> [Task instructions]: Please quote only the lines that start at the one with "obj.matrix_world = Matrix.Identity(4)" and go on to the last line of the data, both ends kept.
________________________
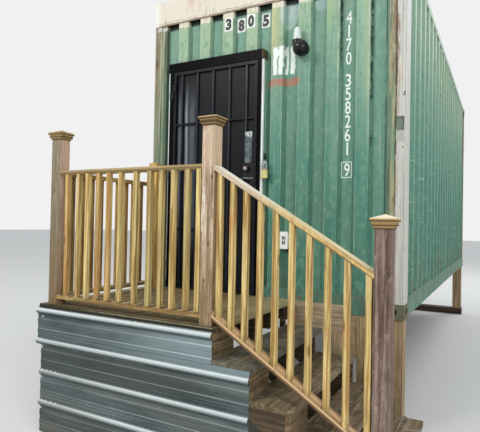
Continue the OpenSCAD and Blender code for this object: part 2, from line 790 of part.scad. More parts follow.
// landing railings
guard_z1 = deck_z + guard_h;
guard_z0 = guard_z1 - guard_t;
low_z0 = deck_z + low_rail_z;
low_z1 = low_z0 + guard_t;
front_x0 = post_a_x + newel;
front_x1 = post_b_x;
front_f = [0.0614, 0.1513, 0.2222, 0.3034, 0.3814, 0.4689, 0.5745, 0.6690, 0.7470, 0.8235, 0.9094, 0.98];
module front_railing() {
  l = front_x1 - front_x0;
  color("goldenrod") {
    span(front_x0, front_x1, post_y, post_y + newel, guard_z0, guard_z1);
    span(front_x0, front_x1, post_y, post_y + newel, low_z0, low_z1);
    for (f = front_f) {
      x = front_x0 + l * f;
      span(x - bal_w / 2, x + bal_w / 2, bal_y, bal_y + bal_w, low_z1, guard_z0);
    }
  }
}
module left_railing() {
  y0 = post_y + newel;
  y1 = -post_d_out;
  p = (y1 - y0) / (side_bal_n + 1);
  color("goldenrod") {
    span(post_a_x, post_a_x + newel, y0, y1, guard_z0, guard_z1);
    span(post_a_x, post_a_x + newel, y0, y1, low_z0, low_z1);
    for (i = [1:side_bal_n]) {
      y = y0 + i * p;
      span(post_a_x + 2, post_a_x + 2 + bal_w, y - bal_w / 2, y + bal_w / 2, low_z1, guard_z0);
    }
  }
}

// stair railing, raked: heights as a function of X
hand_x0 = post_b_x + newel;
hand_x1 = post_c_x;
hand_t = guard_t * sqrt(1 + rake * rake);
function hand_z(x) = deck_z + hand_h - rake * (x - hand_x0);
function low_hand_z(x) = deck_z + low_hand_h - rake * (x - hand_x0);
stair_f = [0.041, 0.134, 0.227, 0.325, 0.426, 0.530, 0.636, 0.746, 0.856, 0.974];
module raked(x0, x1, za, zb, y0, y1) {
  translate([0, y1, 0]) rotate([90, 0, 0]) linear_extrude(y1 - y0)
    polygon([[x0, za[0]], [x1, za[1]], [x1, zb[1]], [x0, zb[0]]]);
}
module stair_railing() {
  l = hand_x1 - hand_x0;
  h = bal_w / 2;
  xs = [for (f = stair_f) hand_x0 + l * f];
  fill = concat([hand_x0 - h], xs, [hand_x1 + h]);
  y0 = post_y;
  color("goldenrod") {
    raked(hand_x0, hand_x1, [hand_z(hand_x0) - hand_t, hand_z(hand_x1) - hand_t],
      [hand_z(hand_x0), hand_z(hand_x1)], y0, y0 + newel);
    raked(hand_x0, hand_x1, [low_hand_z(hand_x0) - hand_t, low_hand_z(hand_x1) - hand_t],
      [low_hand_z(hand_x0), low_hand_z(hand_x1)], y0, y0 + newel);
    for (x = xs)
      raked(x - h, x + h, [low_hand_z(x - h), low_hand_z(x + h)],
        [hand_z(x - h) - hand_t, hand_z(x + h) - hand_t], bal_y, bal_y + bal_w);
    for (i = [0:len(fill) - 2]) {
      a = fill[i] + h + fill_gap;
      b = fill[i + 1] - h - fill_gap;
      if (b - a > 12)
        raked(a, b, [low_hand_z(a), low_hand_z(b)],
          [low_hand_z(a) + fill_t, low_hand_z(b) + fill_t], bal_y, bal_y + bal_w);
    }
  }
}

// stair: tread i has its rear edge at step_x(i)
function step_x(i) = deck_x1 - riser_t + (i - 1) * going;
function tread_z(i) = deck_z - i * rise;
// cut stringer: teeth under the treads, a straight underside down to a foot of the given length
module stringer(x0, foot) {
  n = rise_n - 1;
  m = rise / going;
  xe = step_x(n + 1);
  top = (x0 < step_x(1)) ? [[x0, deck_under], [step_x(1), deck_under]] : [];
  teeth = flatten([for (i = [1:n]) [[step_x(i), tread_z(i) - tread_t], [step_x(i + 1), tread_z(i) - tread_t]]]);
  translate([0, timber_t, 0]) rotate([90, 0, 0]) linear_extrude(timber_t)
    polygon(concat(top, teeth, [[xe, 0], [xe - foot, 0], [x0, (xe - foot - x0) * m]]));
}
module stair_stringers() {
  reach = -rim_y - tread_back;
  color("sienna") {
    translate([0, rim_y, 0]) stringer(step_x(1), outer_foot);
    for (y = [rim_y + reach / 2, -tread_back - 2 * timber_t])
      translate([0, y, 0]) stringer(step_x(1) - timber_t, inner_foot);
  }
}
module stair_treads() {
  color("gray") difference() {
    for (i = [1:rise_n - 1]) {
      x0 = step_x(i);
      x1 = step_x(i + 1) + riser_t + nosing;
      xm = x0 + (x1 - x0) / 2;
      span(x0, xm - 2, rim_y, -tread_back, tread_z(i) - tread_t, tread_z(i));
      span(xm + 2, x1, rim_y, -tread_back, tread_z(i) - tread_t, tread_z(i));
    }
    all_post_room();
  }
}
module riser_blocks() {
  color("sienna") difference() {
    for (i = [1:rise_n]) {
      top = (i == 1) ? deck_under : tread_z(i - 1) - tread_t;
      span(step_x(i), step_x(i) + riser_t, rim_y, rim_y + riser_l, tread_z(i), top);
    }
    all_post_room();
  }
}

// ribbed sheet across the front of the landing, stepped down beside the stair
skirt_top = deck_z - skirt_drop;
rib_n = floor((skirt_top - skirt_gap - 40) / rib_pitch) + 1;
rib_zs = [for (i = [0:rib_n - 1]) skirt_top - 27 - i * rib_pitch];
function rib_pts(z, h, w, s) = [[0, z + w / 2 + s], [-h, z + w / 2], [-h, z - w / 2], [0, z - w / 2 - s]];
// the two low ribs under large rib i
function bead_pts(i, z0) = (rib_zs[i] - 2 * rib_pitch / 3 - 20 > z0) ? concat(
  rib_pts(rib_zs[i] - rib_pitch / 3, bead_h, bead_w, 6),
  rib_pts(rib_zs[i] - 2 * rib_pitch / 3, bead_h, bead_w, 6)) : [];
// outline of one sheet: ribs number a to b, ends at heights z1 and z0
module skirt_profile(a, b, z1, z0) {
  first = (a > 0) ? bead_pts(a - 1, z0) : [];
  line = concat(first, flatten([for (i = [a:b]) concat(rib_pts(rib_zs[i], rib_h, 24, 12), bead_pts(i, z0))]));
  back = concat([[0, z1]], line, [[0, z0]]);
  polygon(concat(back, [for (i = [len(back) - 1:-1:0]) back[i] - [skirt_t, 0]]));
}
module front_skirt() {
  x1 = step_x(2) + riser_t;
  lap = rib_zs[1] - 26;
  color("lightsteelblue") difference() {
    union() {
      translate([deck_x0, rim_y, 0]) rotate([90, 0, 90]) linear_extrude(x1 - deck_x0)
        skirt_profile(0, 1, skirt_top, lap + 1);
      translate([deck_x0 + skirt_lap, rim_y, 0]) rotate([90, 0, 90])
        linear_extrude(x1 - deck_x0 - skirt_lap) skirt_profile(2, rib_n - 1, lap, skirt_gap);
    }
    span(deck_x1, x1 + 1, rim_y - 60, rim_y + 10, tread_z(1) - skirt_drop - 4, deck_z);
  }
}

// boards and timbers that hold the container up
board_x0 = deck_x1 + notch_gap;
board_x1 = hw - board_in;
pier_x = board_x1 + 80;
brick_x = board_x1 - 110;
module base_board() {
  color("rosybrown") span(board_x0, board_x1, -timber_t, 0, base_z - board_down, base_z + board_up);
}
module brick_pier() {
  color("firebrick") span(brick_x, board_x1 + 10, -timber_t, -timber_t + sleeper_w,
    sleeper_h, base_z - brick_down);
}
module support_posts() {
  inner_z1 = base_z + casting_proud;
  cx = hw - casting_w + 8;
  color("sienna") {
    for (s = [0, 1]) mirror([s, 0, 0]) {
      span(cx, cx + pier_w, 16, 16 + pier_w, sleeper_h, base_z);
      span(cx, cx + pier_w, cabin_l - 16 - pier_w, cabin_l - 16, sleeper_h, base_z);
      span(pier_x, pier_x + pier_w, 5, 5 + pier_w, sleeper_h, inner_z1);
    }
    span(pier_x - plank_w, pier_x, 5, 5 + timber_t, base_z - brick_down - 13, inner_z1);
    span(brick_x, brick_x + newel, -timber_t, -timber_t + newel, base_z - brick_down, base_z - board_down);
  }
}
module ground_sleepers() {
  color("saddlebrown") {
    span(-hw, hw, -timber_t, -timber_t + sleeper_w, 0, sleeper_h);
    span(-hw, hw, cabin_l - sleeper_w, cabin_l, 0, sleeper_h);
  }
}

front_wall_left();
front_wall_over_door();
front_wall_right();
front_header();
header_plate();
front_sill();
corner_posts();
corner_castings();
left_side_wall();
right_side_wall();
side_top_rails();
side_bottom_rails();
roof_panel();
floor_boards();
floor_crossmembers();
rear_frame();
cargo_doors();
cargo_door_gasket();
cargo_door_gear();
door_head();
door_jambs();
white_battens();
fixed_hinge_barrels();
leaf_frame();
leaf_bars();
leaf_sheet();
leaf_hinge_barrels();
leaf_lockset();
padlock();
wall_light();
outlet_plate();
number_plates();
landing_posts();
post_stair();
post_rear();
post_caps();
deck_boards();
deck_frame();
deck_joists();
front_railing();
left_railing();
stair_railing();
stair_stringers();
stair_treads();
riser_blocks();
front_skirt();
base_board();
brick_pier();
support_posts();
ground_sleepers();
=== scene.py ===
import math

import bmesh
import bpy
from mathutils import Matrix, Vector


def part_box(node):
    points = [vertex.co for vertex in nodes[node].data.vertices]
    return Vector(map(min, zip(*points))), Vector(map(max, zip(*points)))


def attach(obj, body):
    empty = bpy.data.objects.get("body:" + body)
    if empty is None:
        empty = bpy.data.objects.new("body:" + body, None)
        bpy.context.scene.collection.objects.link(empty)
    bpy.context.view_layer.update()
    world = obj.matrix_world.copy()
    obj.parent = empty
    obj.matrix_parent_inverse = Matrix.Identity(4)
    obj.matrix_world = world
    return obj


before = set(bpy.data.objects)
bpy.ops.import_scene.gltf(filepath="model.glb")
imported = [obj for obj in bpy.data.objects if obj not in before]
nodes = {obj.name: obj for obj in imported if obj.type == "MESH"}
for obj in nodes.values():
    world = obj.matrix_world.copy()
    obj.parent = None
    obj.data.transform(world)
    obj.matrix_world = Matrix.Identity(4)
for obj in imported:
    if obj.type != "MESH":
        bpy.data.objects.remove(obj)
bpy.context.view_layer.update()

# places and sizes that the CAD gives, in metres
DECK_Z = 0.950
DECK_GAP = 0.006
DECK_BOARDS = 11
DECK_PITCH = 0.14045
STEP_RISE = 0.19
STEP_GOING = 0.257
FIRST_TREAD_X = 0.311
LOWER_RAIL_TOP = DECK_Z + 0.036 + 0.038
UPPER_RAIL_BOTTOM = DECK_Z + 1.0 - 0.028
BALUSTER_PITCH = 0.093
STAIR_RAIL_X = 0.308
STAIR_RAIL_RUN = 0.976
WALL_PITCH = 0.25
VALLEY_Y = 0.045
RIB_Z = 0.901
RIB_PITCH = 0.225
POST_CAP_Z = 2.188
STAIR_CAP_Z = 1.570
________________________
> [Exercise answer]:
    obj.matrix_world = Matrix.Identity(4)
for obj in imported:
    if obj.type != "MESH":
        bpy.data.objects.remove(obj)
bpy.context.view_layer.update()

# places and sizes that the CAD gives, in metres
DECK_Z = 0.950
DECK_GAP = 0.006
DECK_BOARDS = 11
DECK_PITCH = 0.14045
STEP_RISE = 0.19
STEP_GOING = 0.257
FIRST_TREAD_X = 0.311
LOWER_RAIL_TOP = DECK_Z + 0.036 + 0.038
UPPER_RAIL_BOTTOM = DECK_Z + 1.0 - 0.028
BALUSTER_PITCH = 0.093
STAIR_RAIL_X = 0.308
STAIR_RAIL_RUN = 0.976
WALL_PITCH = 0.25
VALLEY_Y = 0.045
RIB_Z = 0.901
RIB_PITCH = 0.225
POST_CAP_Z = 2.188
STAIR_CAP_Z = 1.570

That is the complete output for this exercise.